Before Tennessee moved into the cavernous Thompson-Bowling Arena for the 1987-88 season, UK was 2-13 in its final 15 games against the Volunteers in Stokely.

When John Calipari and the No. 15 Kentucky Wildcats (17-5, 7-2) pay a visit Saturday to Rick Barnes and the Tennessee Volunteers (13-9, 5-4 SEC) for a 1 p.m. tipoff, UK will be attempting to thwart a budding revival of a 1970s-style "Knoxville hex."

Since Barnes, the former Providence, Clemson and Texas head man, was hired by Tennessee before the 2015-16 season, the Volunteers are 4-0 vs. Kentucky on their home court. Overall, UT has won five of its last six vs. UK in Knoxville.

While not quite to the level of Hall's "at Tennessee" travails, Calipari has had a difficult time as UK head man winning at UT. Under Cal, Kentucky is 3-6 at Tennessee (due to ill-advised SEC scheduling contortions, the border rivals did not play in Knoxville in 2013-14).

The Vols are in something of a bridge year in 2019-20 after losing stars Grant Williams and Admiral Schofield, among others, off last season's 31-6 team that was ranked No. 1 in the country in both the Associated Press and coaches Top 25s for four weeks.

It behooves UK to take advantage of UT's season in transition. The Cats do not want to let their recent futility in Knoxville fester into something larger.

Saturday's meeting between Big Blue and Big Orange will be the 229th men's basketball game pairing Kentucky against Tennessee. UK has played no foe more often than UT.

The Wildcats have won 155 of the prior games, but Tennessee, with 73 victories over UK men's hoops teams, has also beaten Kentucky more often than any other opponent.

All-time, only 10 coaches have achieved double-digit wins against Kentucky.

Two of them, Ray Mears (15-15 vs. the Cats from 1962 through 1977) and Don DeVoe (11-12 vs. the Cats as UT coach from 1978 through 1989; 11-14 vs. UK overall), were Tennessee head men.

Barnes, 6-4 against Kentucky as the Vols' coach and 7-6 overall, seems on the way to joining them.

It chafes many UK fans that the Volunteers have historically been far more a thorn in Kentucky's side in the Wildcats' signature sport than the Cats are to the Vols in Tennessee's calling-card sport, football.

Since Thompson-Bowling Arena opened, winning there has been no piece of cake for UK _ but it has not been the house of horrors the Stokely Athletic Center was for the Cats in its latter years of use, either.
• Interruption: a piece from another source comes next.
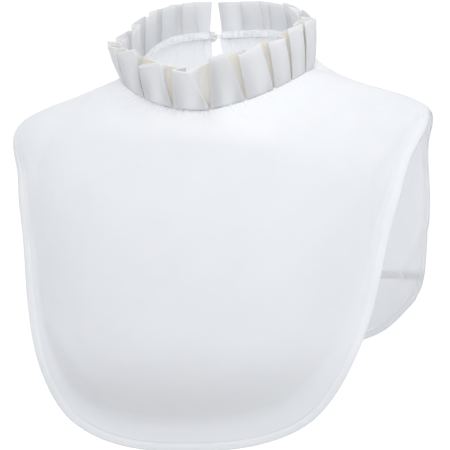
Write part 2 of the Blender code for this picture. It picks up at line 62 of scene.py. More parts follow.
BACK_TURN_DEG = (9.3, 5.6, 3.0, 0.9, 0.0, 0.0)
FRONT_HEM_DEG = (-90.0, -84.0, -79.0, -70.5, -63.2, -57.1, -50.4, -46.5, -40.2, -34.4, -30.2,
                 -24.8, -19.6, -15.0, -10.0, 0.0, 10.0, 15.5, 20.5, 26.0, 31.6, 36.0, 42.0,
                 48.6, 52.7, 59.5, 65.5, 72.0, 79.0, 84.0, 90.0)
FRONT_HEM_LEVEL = (2.08, 2.15, 2.28, 2.55, 3.00, 3.60, 4.30, 4.93, 5.82, 6.31, 6.53, 6.69, 6.79,
                   6.85, 6.89, 6.90, 6.84, 6.77, 6.68, 6.53, 6.29, 6.03, 5.53, 4.75, 4.27,
                   3.60, 3.00, 2.55, 2.28, 2.15, 2.08)
ROLL_DEG = (-90.0, -76.0, -60.0, -45.0, -25.0, 0.0, 25.0, 38.0, 50.0, 72.0, 82.0, 90.0)
ROLL_WIDTH = (0.0080, 0.0080, 0.0080, 0.0090, 0.0140, 0.0180, 0.0180, 0.0140, 0.0100, 0.0098,
              0.0090, 0.0080)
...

Even with the current four-game losing streak, Kentucky is 16-15 vs. Tennessee in Thompson-Boling.

There's a reason other than ending UT's recent home-court mastery of UK why Kentucky backers should fervently hope Nick Richards, Immanuel Quickley and the Wildcats win in Thompson-Boling on Saturday.

You do not have to be much of a Cats basketball scholar to know Kentucky has won eight NCAA championships.

Those eight teams _ 1947-48, 1948-49, 1950-51, 1957-58, 1977-78, 1995-96, 1997-98 and 2011-12 _ share one characteristic highly pertinent to Saturday's game.

No Kentucky team that went on to win an NCAA title has ever lost a game to Tennessee (of course, there have been UK squads that did not lose to UT that also did not go on to claim the NCAA championship).

Conversely, four UK Final Four teams that fell short of winning it all _ 1965-66, 1974-75, 1983-84 and 1992-93 _ lost in Knoxville.

So, too, did three strong Calipari-era UK teams, 2009-10, 2016-17 and last year, that would go on to fall in the NCAA tourney round of eight.

Make of that what you will.

But given the difficulty UK teams have so often had beating UT in Knoxville, it does not seem purely coincidental that the Wildcats squads that have had the talent and grit to claim the national title all were all also able to go to Knoxville and silence "Rocky Top."